Identification of 2,8-Dihydroxyquinoline as a Novel Agonist of the Human Aryl Hydrocarbon Receptor

Open Access
Author:
Cassel, Kaitlyn Marie
Area of Honors:
Veterinary and Biomedical Sciences
Degree:
Bachelor of Science
Document Type:
Thesis
Thesis Supervisors:
  • Gary H Perdew, Thesis Supervisor
  • Robert John Vansaun, Honors Advisor
Keywords:
  • aryl hydrocarbon receptor
  • dihydroxyquinoline
  • gastrointestinal health
  • microbiome
  • xenobiotic metabolism
  • dietary ligands
Abstract:
The aryl hydrocarbon receptor (AHR) is a ligand-activated transcription factor known for its ability to metabolize a vast array of xenobiotics, including 2,3,7,8-tetrachlorodibenzo-p-dioxin (TCDD). Recent literature has implicated the role of AHR in intestinal homeostasis and immunity via activation by endogenous and dietary ligands, suggesting that certain ligands may impart a protective effect and increase barrier function of the intestinal epithelium. This study characterizes 2,8-dihydroxyquinoline (2,8-DHQ) as a novel AHR ligand, exhibiting specificity for the human AHR. 2,8-DHQ is a product of gastrointestinal microbial metabolism identified in body fluids. A number of dihydroxyquinoline compounds were investigated for potential AHR activity through a luciferase-based reporter assay, which identified 2,8-DHQ as having the highest affinity for the human receptor. Administration of 2,8-DHQ increased transcription of the AHR target gene CYP1A1 in a dose-dependent manner in cultured human cells. A photoaffinity ligand (PAL) competition assay identified 2,8-DHQ as a competitive ligand for the human AHR in cell culture, however it is interesting to note that this was not true when the assay was repeated in vitro in liver extracts. This may be due to the need for 2,8-DHQ to undergo metabolism, a process that also increases the affinity of indole to bind AHR when it becomes indoxyl sulfate.

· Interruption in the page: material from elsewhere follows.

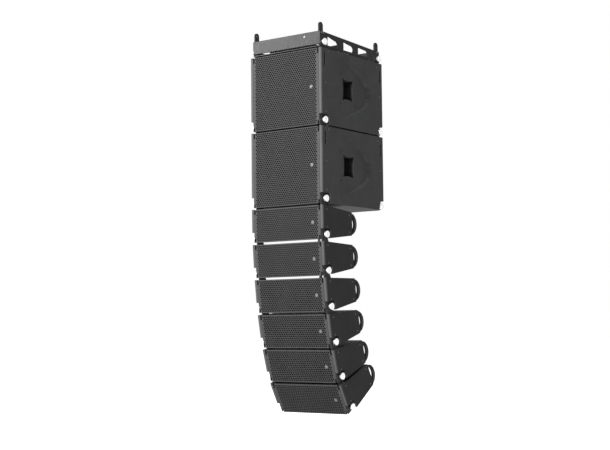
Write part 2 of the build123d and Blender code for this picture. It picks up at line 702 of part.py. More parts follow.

Finally, a nuclear retention assay was conducted that showed 2,8-DHQ treatment to cause a significant increase in nuclear translocation and retention of AHR. Further research is needed to investigate the ability of 2,8-DHQ to activate AHR in vivo and to characterize its potential to impact human health through attenuation of intestinal inflammation.